Even though Rhodes had to control his emotions and ride a choppy wave to get to his hundred, his celebrations were not emphatic. "It wasn't a case of my job had been done and I could get out of there." But there was something special to mark the occasion. "Either Allan Donald or Pat Symcox wrote on a piece of paper, 'Jonty Rhodes: not just a fielder,' and someone took a picture of it for me."
Part of the reason Rhodes was subdued in his celebration was because he knew there was still a Test to win. South Africa bowled England out cheaply, made them follow-on and went on to win by ten wickets. "The way that the bowlers responded just showed how tough the conditions were," Rhodes said. "It wasn't moving a lot off the wicket by the time England got to bat but it was still swinging."
The victory saw South Africa take a 1-0 lead in the series, but even that was not enough to get Rhodes too excited. He said he was "probably the only guy who didn't go up to the balcony" because of his experience on the 1994 tour, when South Africa won at Lord's but couldn't take the series. "Dr [Ali] Bacher was on the balcony then, with all the guys, and I was in the dressing room when he came into find me. Lord's was just full of South Africans and they asked me to come up," Rhodes remembered. "I said, 'Doc, we've only played one Test, there's still two to go.' It was the same in 1998. We had three Tests to go where we really had to knuckle down and if we had won the series, then I would have been the first guy on the balcony, waving the flag."
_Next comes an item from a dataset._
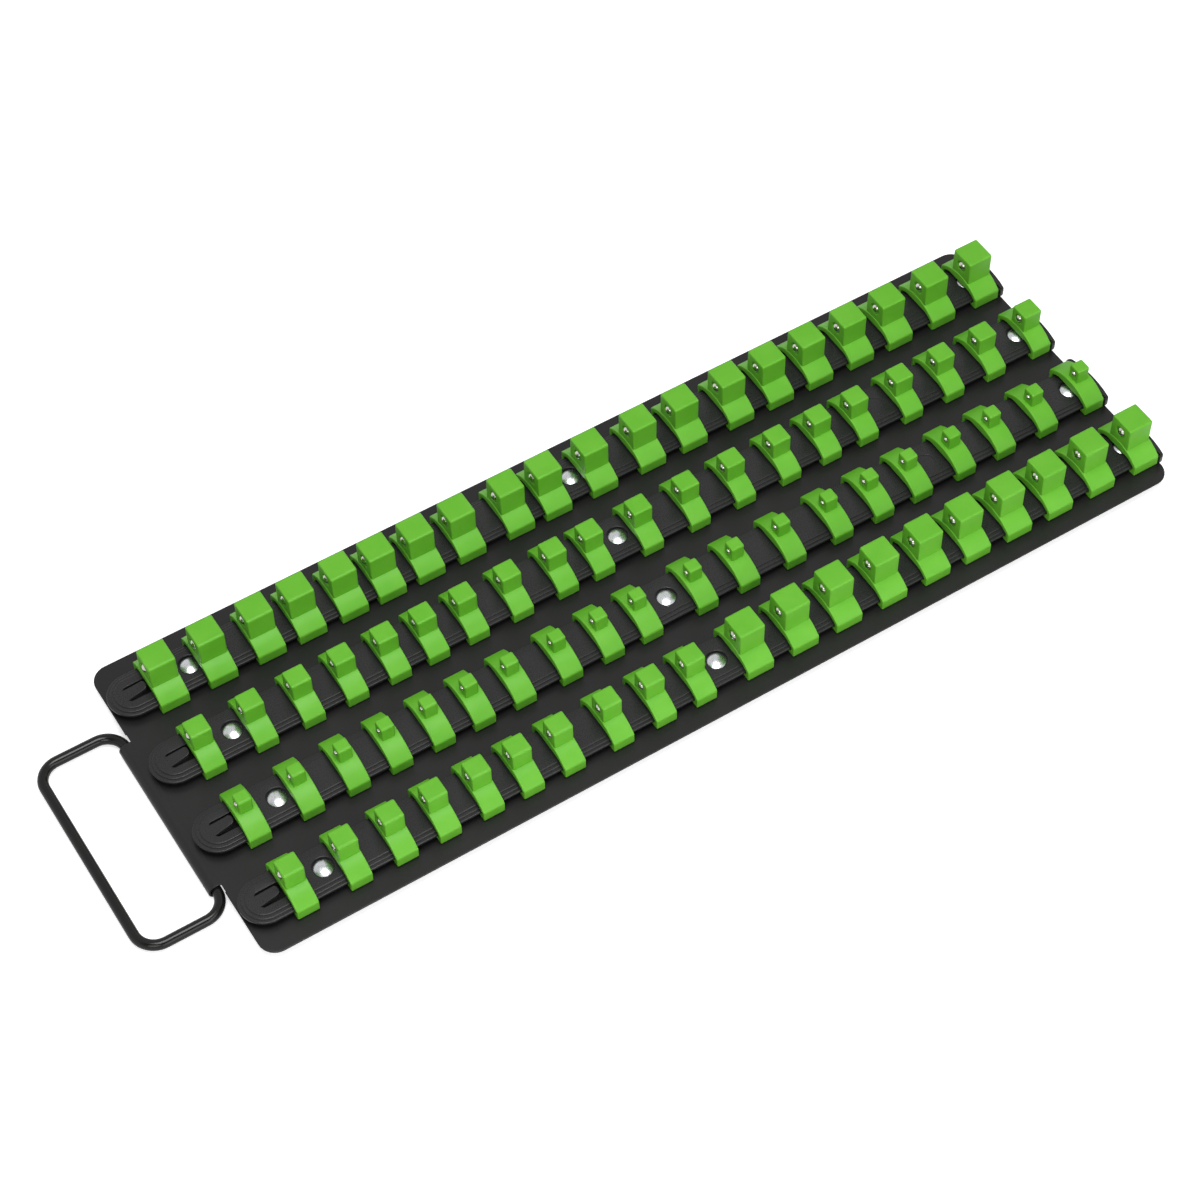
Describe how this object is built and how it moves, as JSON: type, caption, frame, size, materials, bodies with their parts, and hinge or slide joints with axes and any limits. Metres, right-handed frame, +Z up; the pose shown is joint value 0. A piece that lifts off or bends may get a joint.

On this tour, South Africa will visit Lord's last. Rhodes won't be in England to witness any possible triumph. When he's not working with the Mumbai Indians in the IPL, he is enjoying leading a quiet non-cricketing life, but he still has thoughts about how the contest for the No. 1 spot will be decided. "What England have shown in the past - and we learnt from it in 1998 - was that if you score a hundred, it's not enough. Those guys were scoring 170 and double -hundreds, and now South Africa have players like AB de Villiers, Jacques Kallis, Graeme Smith, Hashim Amla, who get in and go the distance too. England also have those guys, so whoever can remove the top orders will win the series."